If they live in one blurry category, the month gets harder to read. Six weeks later you cannot tell whether the car is still expensive or whether you are just paying for last month's problem.

This is also where imported transactions help a lot. If the repair invoice, card charge, partial payment, and later payoff all hit different dates, memory gets messy fast. How to Import Bank Statements Into an Expense Tracker in 2026 is useful here if your accounts are scattered.

Do one cleanup pass before the month ends

Once the repair is paid, or at least contained, do one short follow-up review before the month ends.

I would check:

  • whether the current month still clears all essential bills
  • whether any autopay is about to bounce because of the repair
  • whether the temporary cuts need to continue into next month
  • whether the repair created credit-card debt that needs its own plan
  • whether the car now needs a dedicated reserve category going forward

That review is boring. Good. Boring is how you stop one bad week from becoming a recurring story.

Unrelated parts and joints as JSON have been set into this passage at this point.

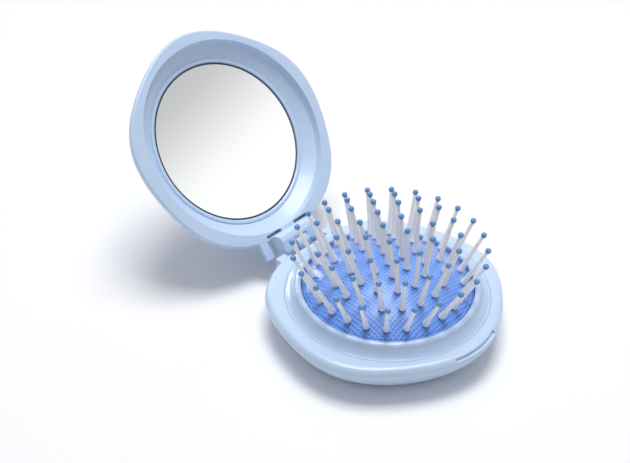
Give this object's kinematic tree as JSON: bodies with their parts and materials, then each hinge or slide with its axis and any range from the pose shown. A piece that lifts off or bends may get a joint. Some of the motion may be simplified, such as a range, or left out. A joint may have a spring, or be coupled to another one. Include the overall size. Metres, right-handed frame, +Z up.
{
  "type": "folding pocket hairbrush with a mirror lid",
  "caption": "Pocket hairbrush that folds shut like a compact: round base with a pop-up rubber cushion of ball-tipped pins, hinged lid with an inside mirror.",
  "frame": {"origin": "on the table, in the middle of the ring that the base stands on, under the middle of the cushion", "axes": "+Z up, +Y from the cushion's middle towards the hinge, +X along the hinge pin"},
  "size_m": [0.0824, 0.1437, 0.0729],
  "materials": {
    "shell_plastic": "glossy moulded pastel blue",
    "bezel_plastic": "glossy moulded pastel blue",
    "cushion_rubber": "matte blue with a fine diamond weave",
    "hidden_plastic": "plain moulded, inside",
    "pin_plastic": "ivory white, slightly see-through",
    "ball_plastic": "glossy mid blue",
    "mirror_glass": "silvered on the back",
    "adhesive": "white double sided tape",
    "steel": "drawn wire"
  },
  "bodies": {
    "base": {"base_shell": "shell_plastic", "base_bezel": "bezel_plastic", "cushion_membrane": "cushion_rubber", "cushion_clamp_ring": "hidden_plastic", "hinge_pin": "steel"},
    "lid": {"lid_frame": "shell_plastic", "lid_cover": "shell_plastic", "mirror": "mirror_glass", "mirror_adhesive": "adhesive"},
    "centre_pin": {"pin_centre": "pin_plastic", "tip_centre": "ball_plastic"},
    "pin_ring_1": {"pins_ring_1": "pin_plastic", "tips_ring_1": "ball_plastic"},
    "pin_ring_2": {"pins_ring_2": "pin_plastic", "tips_ring_2": "ball_plastic"},
    "pin_ring_3": {"pins_ring_3": "pin_plastic", "tips_ring_3": "ball_plastic"},
    "socket_ring": {"outer_sockets": "cushion_rubber"},
    "outer_pin_01_body": {"outer_pin_01": "pin_plastic"},
    "outer_pin_02_body": {"outer_pin_02": "pin_plastic"},
    "outer_pin_03_body": {"outer_pin_03": "pin_plastic"},
    "outer_pin_04_body": {"outer_pin_04": "pin_plastic"},
    "outer_pin_05_body": {"outer_pin_05": "pin_plastic"},
    "outer_pin_06_body": {"outer_pin_06": "pin_plastic"},
    "outer_pin_07_body": {"outer_pin_07": "pin_plastic"},
    "outer_pin_08_body": {"outer_pin_08": "pin_plastic"},
    "outer_pin_09_body": {"outer_pin_09": "pin_plastic"},
    "outer_pin_10_body": {"outer_pin_10": "pin_plastic"},
    "outer_pin_11_body": {"outer_pin_11": "pin_plastic"},
    "outer_pin_12_body": {"outer_pin_12": "pin_plastic"},
    "outer_pin_13_body": {"outer_pin_13": "pin_plastic"},
    "outer_pin_14_body": {"outer_pin_14": "pin_plastic"},
    "outer_pin_15_body": {"outer_pin_15": "pin_plastic"},
    "outer_pin_16_body": {"outer_pin_16": "pin_plastic"},
    "outer_pin_17_body": {"outer_pin_17": "pin_plastic"},
    "outer_pin_18_body": {"outer_pin_18": "pin_plastic"},
    "outer_pin_19_body": {"outer_pin_19": "pin_plastic"},
    "outer_pin_20_body": {"outer_pin_20": "pin_plastic"},
    "outer_pin_21_body": {"outer_pin_21": "pin_plastic"},
    "outer_pin_22_body": {"outer_pin_22": "pin_plastic"},
    "outer_pin_23_body": {"outer_pin_23": "pin_plastic"},
    "outer_pin_24_body": {"outer_pin_24": "pin_plastic"}
  },
  "joints": [
    {"name": "lid_hinge", "type": "hinge", "parent": "base", "child": "lid", "pos_m": [0, 0.04304, 0.01165], "axis": [1, 0, 0], "range_deg": [0, 131.6]},
    {"name": "centre_slide", "type": "slide", "parent": "base", "child": "centre_pin", "axis": [0, 0, -1], "range_m": [0, 0.0233], "deforming": ["cushion_membrane"]},
    {"name": "ring_1_slide", "type": "slide", "parent": "base", "child": "pin_ring_1", "axis": [0, 0, -1], "range_m": [0, 0.0229]},
    {"name": "ring_2_slide", "type": "slide", "parent": "base", "child": "pin_ring_2", "axis": [0, 0, -1], "range_m": [0, 0.0217]},
    {"name": "ring_3_slide", "type": "slide", "parent": "base", "child": "pin_ring_3", "axis": [0, 0, -1], "range_m": [0, 0.0195]},
    {"name": "socket_slide", "type": "slide", "parent": "base", "child": "socket_ring", "axis": [0, 0, -1], "range_m": [0, 0.0162]},
    {"name": "outer_tilt_01", "type": "hinge", "parent": "socket_ring", "child": "outer_pin_01_body", "pos_m": [0.02468, -0.00207, 0.01797], "axis": [-0.0837, -0.9965, 0], "range_deg": [0, 17.5]},
    {"name": "outer_tilt_02", "type": "hinge", "parent": "socket_ring", "child": "outer_pin_02_body", "pos_m": [0.02437, 0.00439, 0.01797], "axis": [0.1771, -0.9842, 0], "range_deg": [0, 17.5]},
    {"name": "outer_tilt_03", "type": "hinge", "parent": "socket_ring", "child": "outer_pin_03_body", "pos_m": [0.02241, 0.01054, 0.01797], "axis": [0.4258, -0.9048, 0], "range_deg": [0, 17.5]},
    {"name": "outer_tilt_04", "type": "hinge", "parent": "socket_ring", "child": "outer_pin_04_body", "pos_m": [0.01892, 0.01598, 0.01797], "axis": [0.6455, -0.7638, 0], "range_deg": [0, 17.5]},
    {"name": "outer_tilt_05", "type": "hinge", "parent": "socket_ring", "child": "outer_pin_05_body", "pos_m": [0.01413, 0.02034, 0.01797], "axis": [0.8211, -0.5707, 0], "range_deg": [0, 17.5]},
    {"name": "outer_tilt_06", "type": "hinge", "parent": "socket_ring", "child": "outer_pin_06_body", "pos_m": [0.00839, 0.0233, 0.01797], "axis": [0.9409, -0.3387, 0], "range_deg": [0, 17.5]},
    {"name": "outer_tilt_07", "type": "hinge", "parent": "socket_ring", "child": "outer_pin_07_body", "pos_m": [0.00207, 0.02468, 0.01797], "axis": [0.9965, -0.0837, 0], "range_deg": [0, 17.5]},
    {"name": "outer_tilt_08", "type": "hinge", "parent": "socket_ring", "child": "outer_pin_08_body", "pos_m": [-0.00439, 0.02437, 0.01797], "axis": [0.9842, 0.1771, 0], "range_deg": [0, 17.5]},
    {"name": "outer_tilt_09", "type": "hinge", "parent": "socket_ring", "child": "outer_pin_09_body", "pos_m": [-0.01054, 0.02241, 0.01797], "axis": [0.9048, 0.4258, 0], "range_deg": [0, 17.5]},
    {"name": "outer_tilt_10", "type": "hinge", "parent": "socket_ring", "child": "outer_pin_10_body", "pos_m": [-0.01598, 0.01892, 0.01797], "axis": [0.7638, 0.6455, 0], "range_deg": [0, 17.5]},
    {"name": "outer_tilt_11", "type": "hinge", "parent": "socket_ring", "child": "outer_pin_11_body", "pos_m": [-0.02034, 0.01413, 0.01797], "axis": [0.5707, 0.8211, 0], "range_deg": [0, 17.5]},
    {"name": "outer_tilt_12", "type": "hinge", "parent": "socket_ring", "child": "outer_pin_12_body", "pos_m": [-0.0233, 0.00839, 0.01797], "axis": [0.3387, 0.9409, 0], "range_deg": [0, 17.5]},
    {"name": "outer_tilt_13", "type": "hinge", "parent": "socket_ring", "child": "outer_pin_13_body", "pos_m": [-0.02468, 0.00207, 0.01797], "axis": [0.0837, 0.9965, 0], "range_deg": [0, 17.5]},
    {"name": "outer_tilt_14", "type": "hinge", "parent": "socket_ring", "child": "outer_pin_14_body", "pos_m": [-0.02437, -0.00439, 0.01797], "axis": [-0.1771, 0.9842, 0], "range_deg": [0, 17.5]},
    {"name": "outer_tilt_15", "type": "hinge", "parent": "socket_ring", "child": "outer_pin_15_body", "pos_m": [-0.02241, -0.01054, 0.01797], "axis": [-0.4258, 0.9048, 0], "range_deg": [0, 17.5]},
    {"name": "outer_tilt_16", "type": "hinge", "parent": "socket_ring", "child": "outer_pin_16_body", "pos_m": [-0.01892, -0.01598, 0.01797], "axis": [-0.6455, 0.7638, 0], "range_deg": [0, 17.5]},
    {"name": "outer_tilt_17", "type": "hinge", "parent": "socket_ring", "child": "outer_pin_17_body", "pos_m": [-0.01413, -0.02034, 0.01797], "axis": [-0.8211, 0.5707, 0], "range_deg": [0, 17.5]},
    {"name": "outer_tilt_18", "type": "hinge", "parent": "socket_ring", "child": "outer_pin_18_body", "pos_m": [-0.00839, -0.0233, 0.01797], "axis": [-0.9409, 0.3387, 0], "range_deg": [0, 17.5]},
    {"name": "outer_tilt_19", "type": "hinge", "parent": "socket_ring", "child": "outer_pin_19_body", "pos_m": [-0.00207, -0.02468, 0.01797], "axis": [-0.9965, 0.0837, 0], "range_deg": [0, 17.5]},
    {"name": "outer_tilt_20", "type": "hinge", "parent": "socket_ring", "child": "outer_pin_20_body", "pos_m": [0.00439, -0.02437, 0.01797], "axis": [-0.9842, -0.1771, 0], "range_deg": [0, 17.5]},
    {"name": "outer_tilt_21", "type": "hinge", "parent": "socket_ring", "child": "outer_pin_21_body", "pos_m": [0.01054, -0.02241, 0.01797], "axis": [-0.9048, -0.4258, 0], "range_deg": [0, 17.5]},
    {"name": "outer_tilt_22", "type": "hinge", "parent": "socket_ring", "child": "outer_pin_22_body", "pos_m": [0.01598, -0.01892, 0.01797], "axis": [-0.7638, -0.6455, 0], "range_deg": [0, 17.5]},
    {"name": "outer_tilt_23", "type": "hinge", "parent": "socket_ring", "child": "outer_pin_23_body", "pos_m": [0.02034, -0.01413, 0.01797], "axis": [-0.5707, -0.8211, 0], "range_deg": [0, 17.5]},
    {"name": "outer_tilt_24", "type": "hinge", "parent": "socket_ring", "child": "outer_pin_24_body", "pos_m": [0.0233, -0.00839, 0.01797], "axis": [-0.3387, -0.9409, 0], "range_deg": [0, 17.5]}
  ],
  "couplings": [
    {"joint": "centre_slide", "follows": "lid_hinge", "m_per_rad": 0.010144},
    {"joint": "ring_1_slide", "follows": "lid_hinge", "m_per_rad": 0.0099701},
    {"joint": "ring_2_slide", "follows": "lid_hinge", "m_per_rad": 0.0094477},
    {"joint": "ring_3_slide", "follows": "lid_hinge", "m_per_rad": 0.0084898},
    {"joint": "socket_slide", "follows": "lid_hinge", "m_per_rad": 0.0070531},
    {"joint": "outer_tilt_01", "follows": "lid_hinge", "ratio": 0.13297},
    {"joint": "outer_tilt_02", "follows": "lid_hinge", "ratio": 0.13297},
    {"joint": "outer_tilt_03", "follows": "lid_hinge", "ratio": 0.13297},
    {"joint": "outer_tilt_04", "follows": "lid_hinge", "ratio": 0.13297},
    {"joint": "outer_tilt_05", "follows": "lid_hinge", "ratio": 0.13297},
    {"joint": "outer_tilt_06", "follows": "lid_hinge", "ratio": 0.13297},
    {"joint": "outer_tilt_07", "follows": "lid_hinge", "ratio": 0.13297},
    {"joint": "outer_tilt_08", "follows": "lid_hinge", "ratio": 0.13297},
    {"joint": "outer_tilt_09", "follows": "lid_hinge", "ratio": 0.13297},
    {"joint": "outer_tilt_10", "follows": "lid_hinge", "ratio": 0.13297},
    {"joint": "outer_tilt_11", "follows": "lid_hinge", "ratio": 0.13297},
    {"joint": "outer_tilt_12", "follows": "lid_hinge", "ratio": 0.13297},
    {"joint": "outer_tilt_13", "follows": "lid_hinge", "ratio": 0.13297},
    {"joint": "outer_tilt_14", "follows": "lid_hinge", "ratio": 0.13297},
    {"joint": "outer_tilt_15", "follows": "lid_hinge", "ratio": 0.13297},
    {"joint": "outer_tilt_16", "follows": "lid_hinge", "ratio": 0.13297},
    {"joint": "outer_tilt_17", "follows": "lid_hinge", "ratio": 0.13297},
    {"joint": "outer_tilt_18", "follows": "lid_hinge", "ratio": 0.13297},
    {"joint": "outer_tilt_19", "follows": "lid_hinge", "ratio": 0.13297},
    {"joint": "outer_tilt_20", "follows": "lid_hinge", "ratio": 0.13297},
    {"joint": "outer_tilt_21", "follows": "lid_hinge", "ratio": 0.13297},
    {"joint": "outer_tilt_22", "follows": "lid_hinge", "ratio": 0.13297},
    {"joint": "outer_tilt_23", "follows": "lid_hinge", "ratio": 0.13297},
    {"joint": "outer_tilt_24", "follows": "lid_hinge", "ratio": 0.13297}
  ]
}
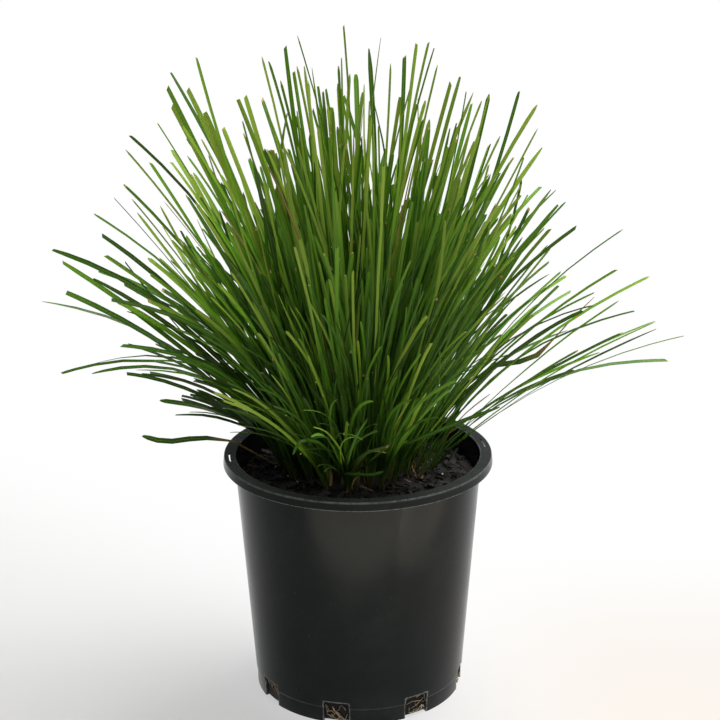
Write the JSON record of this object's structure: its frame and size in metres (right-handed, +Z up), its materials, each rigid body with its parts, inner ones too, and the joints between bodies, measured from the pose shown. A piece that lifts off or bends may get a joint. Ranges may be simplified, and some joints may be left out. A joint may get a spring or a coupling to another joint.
{
  "type": "potted ornamental grass",
  "caption": "Clump of strap-leaved ornamental grass growing in a black plastic nursery pot, standing free as a patio or garden plant.",
  "frame": {"origin": "on the ground under the middle of the pot", "axes": "+Z up, the clump's tallest direction; -Y is the front that the picture shows, +X to its right"},
  "size_m": [0.4585, 0.4115, 0.497],
  "materials": {
    "pot_plastic": "satin black injection-moulded polypropylene, scuffed and dusty near the foot",
    "bark_mix": "damp dark composted bark with pale perlite grains",
    "leaf": "fresh green strap leaf, satin, finely ribbed along its length"
  },
  "bodies": {
    "root": {"pot": "pot_plastic", "potting_mix": "bark_mix", "shoot_01": "leaf", "shoot_02": "leaf", "shoot_03": "leaf", "shoot_04": "leaf", "shoot_05": "leaf", "shoot_06": "leaf", "shoot_07": "leaf", "shoot_08": "leaf", "shoot_09": "leaf", "shoot_10": "leaf", "shoot_11": "leaf", "shoot_12": "leaf", "shoot_13": "leaf", "shoot_14": "leaf", "shoot_15": "leaf", "shoot_16": "leaf", "shoot_17": "leaf", "shoot_18": "leaf", "shoot_19": "leaf", "shoot_20": "leaf", "shoot_21": "leaf", "shoot_22": "leaf", "shoot_23": "leaf", "shoot_24": "leaf", "shoot_25": "leaf", "shoot_26": "leaf", "shoot_27": "leaf", "shoot_28": "leaf", "shoot_29": "leaf", "shoot_30": "leaf", "shoot_31": "leaf", "shoot_32": "leaf", "shoot_33": "leaf", "shoot_34": "leaf", "shoot_35": "leaf", "shoot_36": "leaf", "shoot_37": "leaf", "shoot_38": "leaf", "shoot_39": "leaf", "shoot_40": "leaf", "shoot_41": "leaf", "shoot_42": "leaf", "shoot_43": "leaf", "shoot_44": "leaf", "shoot_45": "leaf", "shoot_46": "leaf", "shoot_47": "leaf", "shoot_48": "leaf", "shoot_49": "leaf", "shoot_50": "leaf", "shoot_51": "leaf", "shoot_52": "leaf", "shoot_53": "leaf", "shoot_54": "leaf", "shoot_55": "leaf", "shoot_56": "leaf", "shoot_57": "leaf", "shoot_58": "leaf"}
  },
  "joints": []
}
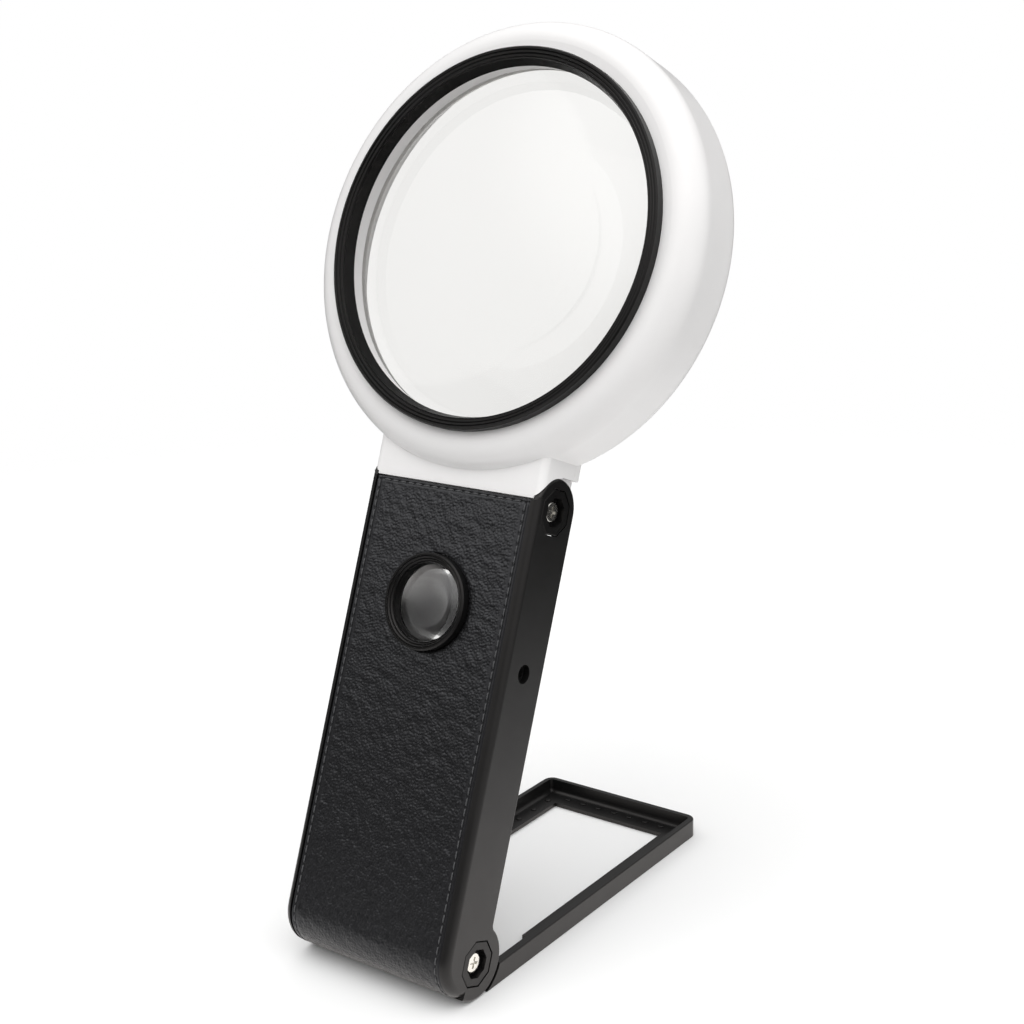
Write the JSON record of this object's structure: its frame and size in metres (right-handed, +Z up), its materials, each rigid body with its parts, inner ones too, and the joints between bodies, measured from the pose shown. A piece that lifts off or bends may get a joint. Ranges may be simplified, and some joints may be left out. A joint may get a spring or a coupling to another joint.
{
  "type": "low vision magnifier",
  "caption": "Folding illuminated magnifier: large lens head hinged on a leather-wrapped battery handle with a small lens, standing on a fold-out frame.",
  "frame": {"origin": "on the table plane, at the middle of the product's plan (its lower hinge axis is 62 mm nearer the front)", "axes": "+X to the viewer's right (the power socket's side), +Y rearward along the open stand, +Z up"},
  "size_m": [0.153, 0.1564, 0.3047],
  "materials": {
    "black_plastic": "fine matte moulded",
    "black_gloss": "satin black",
    "inner_black_plastic": "matte",
    "white_plastic": "glossy white",
    "black_leather": "pebbled grain",
    "screw_steel": "bright zinc",
    "spring_steel": "nickel plated",
    "cell_jacket": "plain printed jacket",
    "circuit_board": "solder mask",
    "lamp_clear": "clear epoxy",
    "lens_clear": "polished optical plastic",
    "washer_nylon": "nylon"
  },
  "bodies": {
    "handle": {"handle_front_shell": "black_plastic", "handle_rear_cover": "black_plastic", "cover_screws": "screw_steel", "leather_wrap": "black_leather", "battery_cells": "cell_jacket", "battery_contact_plates": "spring_steel", "battery_springs": "spring_steel", "circuit_board": "circuit_board", "dc_jack": "inner_black_plastic", "slide_switch_body": "inner_black_plastic", "spot_led": "lamp_clear", "small_lens_bezel": "black_gloss", "small_lens": "lens_clear", "small_lens_retainer": "inner_black_plastic", "small_lens_sleeve": "black_gloss", "upper_hinge_bushes": "black_gloss", "upper_hinge_washers": "washer_nylon", "lower_hinge_bushes": "black_gloss", "lower_hinge_screws": "screw_steel", "lower_hinge_washers": "washer_nylon"},
    "head": {"head_front_shell": "white_plastic", "head_rear_shell": "white_plastic", "main_lens": "lens_clear", "main_lens_bezel": "black_gloss", "lens_retaining_ring": "white_plastic", "led_board": "circuit_board", "head_leds": "lamp_clear", "head_screws": "screw_steel", "upper_hinge_screws": "screw_steel"},
    "stand": {"stand_frame": "black_plastic"},
    "battery_door": {"battery_door": "black_plastic"},
    "switch_knob": {"switch_knob": "black_plastic"}
  },
  "joints": [
    {"name": "stand_fold", "type": "hinge", "parent": "handle", "child": "stand", "pos_m": [0, -0.06225, 0.0124], "axis": [1, 0, 0], "range_deg": [0, 68.2], "stiffness_Nm_per_rad": 4, "springref_deg": -14.32},
    {"name": "head_tilt", "type": "hinge", "parent": "handle", "child": "head", "pos_m": [0, -0.01273, 0.15156], "axis": [-1, 0, 0], "range_deg": [0, 70], "stiffness_Nm_per_rad": 2, "springref_deg": -14.32},
    {"name": "battery_door_swing", "type": "hinge", "parent": "handle", "child": "battery_door", "pos_m": [0, -0.05083, 0.03099], "axis": [-1, 0, 0], "range_deg": [0, 85], "stiffness_Nm_per_rad": 0.01, "springref_deg": -11.46},
    {"name": "switch_slide", "type": "slide", "parent": "handle", "child": "switch_knob", "axis": [0, 0.3714, 0.9285], "range_m": [-0.0025, 0.0025]}
  ]
}
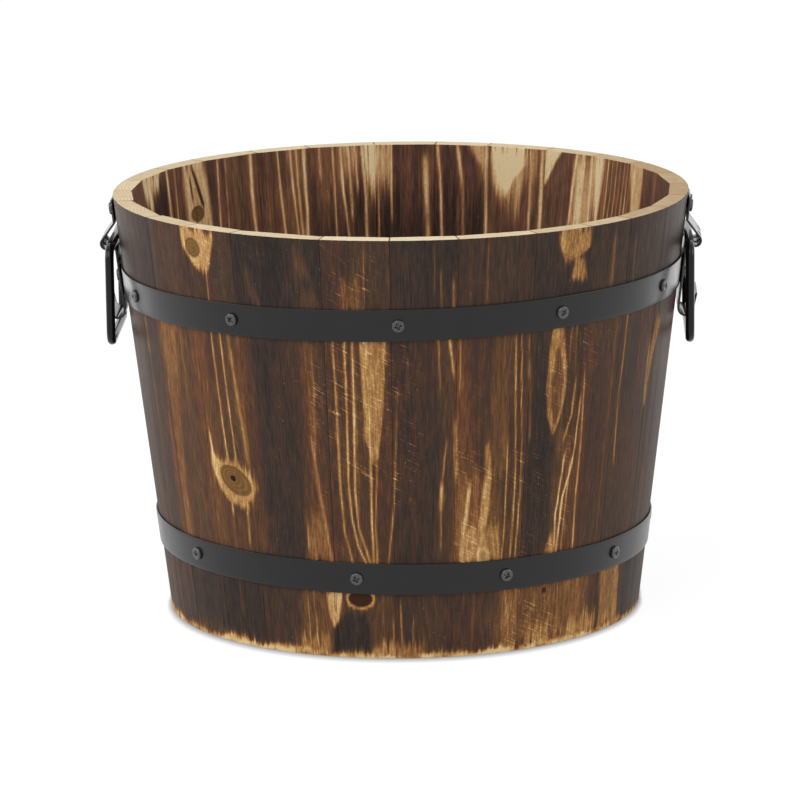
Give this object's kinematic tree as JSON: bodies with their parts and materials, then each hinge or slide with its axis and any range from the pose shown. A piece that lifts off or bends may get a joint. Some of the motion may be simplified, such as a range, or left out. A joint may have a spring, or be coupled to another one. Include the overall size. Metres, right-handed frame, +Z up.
{
  "type": "wooden barrel planter",
  "caption": "Round tapered barrel planter of scorched wooden staves with flat black steel hoops and drop ring handles on strap brackets, open at the top.",
  "frame": {"origin": "middle of the base, on the ground", "axes": "+X through the right handle, +Y to the back, +Z up"},
  "size_m": [0.4172, 0.4, 0.293],
  "materials": {
    "scorched_fir": "scorched and wire-brushed, satin",
    "floor_wood": "bare sawn softwood, lightly scorched",
    "hoop_steel": "satin black",
    "bracket_steel": "semi-gloss black",
    "ring_steel": "gloss black",
    "screw_steel": "satin black"
  },
  "bodies": {
    "barrel": {"stave_01": "scorched_fir", "stave_02": "scorched_fir", "stave_03": "scorched_fir", "stave_04": "scorched_fir", "stave_05": "scorched_fir", "stave_06": "scorched_fir", "stave_07": "scorched_fir", "stave_08": "scorched_fir", "stave_09": "scorched_fir", "stave_10": "scorched_fir", "stave_11": "scorched_fir", "stave_12": "scorched_fir", "stave_13": "scorched_fir", "stave_14": "scorched_fir", "stave_15": "scorched_fir", "stave_16": "scorched_fir", "stave_17": "scorched_fir", "stave_18": "scorched_fir", "stave_19": "scorched_fir", "stave_20": "scorched_fir", "stave_21": "scorched_fir", "stave_22": "scorched_fir", "stave_23": "scorched_fir", "stave_24": "scorched_fir", "stave_25": "scorched_fir", "stave_26": "scorched_fir", "floor_board_1": "floor_wood", "floor_board_2": "floor_wood", "floor_board_3": "floor_wood", "floor_board_4": "floor_wood", "floor_board_5": "floor_wood", "top_hoop": "hoop_steel", "bottom_hoop": "hoop_steel", "top_hoop_screws": "screw_steel", "bottom_hoop_screws": "screw_steel", "right_bracket": "bracket_steel", "left_bracket": "bracket_steel", "right_bracket_screws": "screw_steel", "left_bracket_screws": "screw_steel"},
    "right_handle": {"right_ring": "ring_steel"},
    "left_handle": {"left_ring": "ring_steel"}
  },
  "joints": [
    {"name": "right_ring_swing", "type": "hinge", "parent": "barrel", "child": "right_handle", "pos_m": [0.19956, 0, 0.25982], "axis": [0, -1, 0], "range_deg": [-7, 183]},
    {"name": "left_ring_swing", "type": "hinge", "parent": "barrel", "child": "left_handle", "pos_m": [-0.19956, 0, 0.25982], "axis": [0, 1, 0], "range_deg": [-7, 183]}
  ]
}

If you already used savings or had to drain a car reserve, pair this with How to Rebuild Your Emergency Fund in 2026 or How to Track Your Emergency Fund in 2026, depending on which bucket took the hit.

Where Expense Budget Tracker fits

Expense Budget Tracker helps with this kind of repair because the hard part is rarely the arithmetic. The hard part is seeing the repair and the rest of the month in one place.

The practical workflow is simple:

  1. import or enter the real repair transaction
  2. keep the repair in its own category instead of hiding it in general spending
  3. check the actual account balances before assigning repair money
  4. map any temporary repayment across the next month instead of leaving it vague
  5. review whether the car category now needs a permanent monthly reserve

That is calmer than juggling the estimate in a notes app, the charge on a credit card, and the rest of the month in your head.

If you want the product overview, start with Features and Getting Started.

The rule that actually helps

Do not ask the repair bill to disappear. Ask a smaller and more useful question: how do I keep the car usable and the next 30 days livable at the same time?

That usually means separating urgent work from work that can wait, protecting essential bills first, using the least-destructive money first, and giving any borrowed amount a payoff date before you swipe the card.

One repair can still be annoying, expensive, and unfair. It does not have to turn into a three-month budget mess too.